If you are ready for your direct mail marketing campaign results to sky rocket, start by targeting these five real estate mailing lists:
- Tax Default Lists
- Vacant House Lists
- Expired Listing Lists
- Pre-Foreclosure Lists
- Out-Of-State Landlord Lists
Tax Default Lists
Tax default lists consist of individual homeowners who were unable to keep up with their tax obligations. For one reason or another, homeowners on a tax default list have, well, defaulted on their taxes. The exact reason they are on the list may not be known, but the fact remains: defaulted homeowners are motivated homeowners. Those who fail to pay their taxes risk having a lien placed on their house, or even having their home taken away. Therefore, investors should use tax default lists to find distressed homeowners and offer them a solution. Often times, it may be better for individuals who have defaulted on their taxes to sell to an investor than to risk the ramifications. Any direct mail sent to a tax default list needs to express empathy, but—more importantly—offer a helping hand.
Vacant House Lists
Vacant house lists are lists of homeowners who own properties, but do not have anyone living in them. More often than not, vacant house lists consist of landlords with vacancies; that, or any number of other scenarios. Whatever the reason may be, the list is rather straight forward: it identifies homes without anyone living inside. That said, vacant house lists are a great place to start for investors looking to acquire a deal. Once again, the owner may be motivated to sell. If for nothing else, vacancies can be incredibly costly, and some owners may be willing to sell than to risk anymore losses. Therefore, targeting vacant house lists must be approached slightly different than tax default lists. The message will read differently, but still serve the same purpose: to buy the home.
Expired Listing Lists
Expired listing lists congregate the sales in a respective area that were never seen through to completion. That said, it’s possible to get a list of all the homes that failed to sell in their most recent attempt at a transaction. What’s more, expired listings are most likely the property of another motivated seller. At the very least, the owner is listing their home for sale, which bodes well for investors initiating a direct mail campaign. To gain access to expired listing, simply visit the MLS for the information. There, you’ll be able to curate your own list of homes that are already listed. The only thing left to do is convince the owner that you are the right person to sell to.
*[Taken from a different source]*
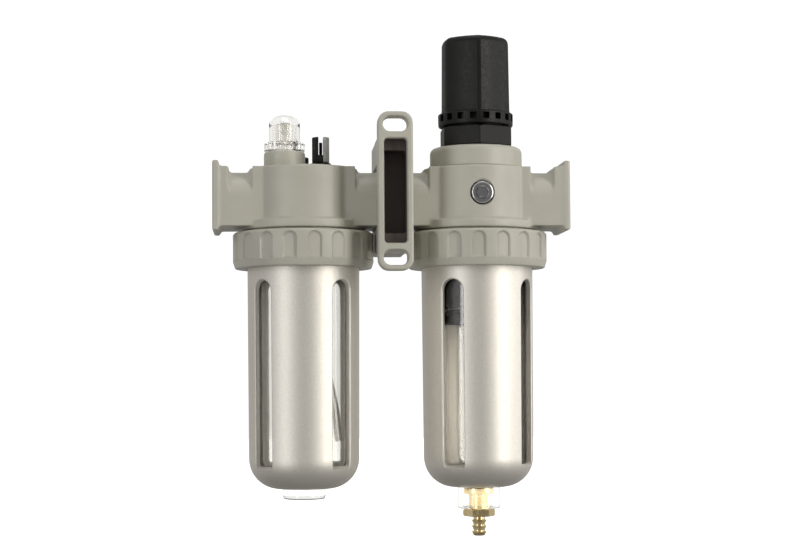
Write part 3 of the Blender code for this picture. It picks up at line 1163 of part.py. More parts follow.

Local courthouses contain the information of anyone and everyone who is behind on mortgage payments. In fact, the information is public knowledge. Therefore, investors simply need to visit the local courthouse to see which homes are currently delinquent on their mortgage payments. The homeowners who are behind on payments may be motivated to sell sooner rather than later. It’s either that, or run the risk of actually falling into foreclosure. Once again, investors should exercise empathy here, and—above all else—offer a helping hand.
Out-Of-State Landlord Lists
Lists of out-of-state landlords have served as a viable source of leads. There is always the chance that owners who live out of state would rather not deal with the burden of managing an asset in another state. Therefore, investors should pay special considerations to property cards with out-of-state address on them; they may suggest a motivated seller is just a call away.
Real estate mailing lists are the foundation of any direct mail marketing campaign. With a highly-target list of motivated sellers, investors should be able to tailor a message that speaks to their recipients directly. Then, and only then, will investors be able to get the message they really want to get across to the most receptive audience.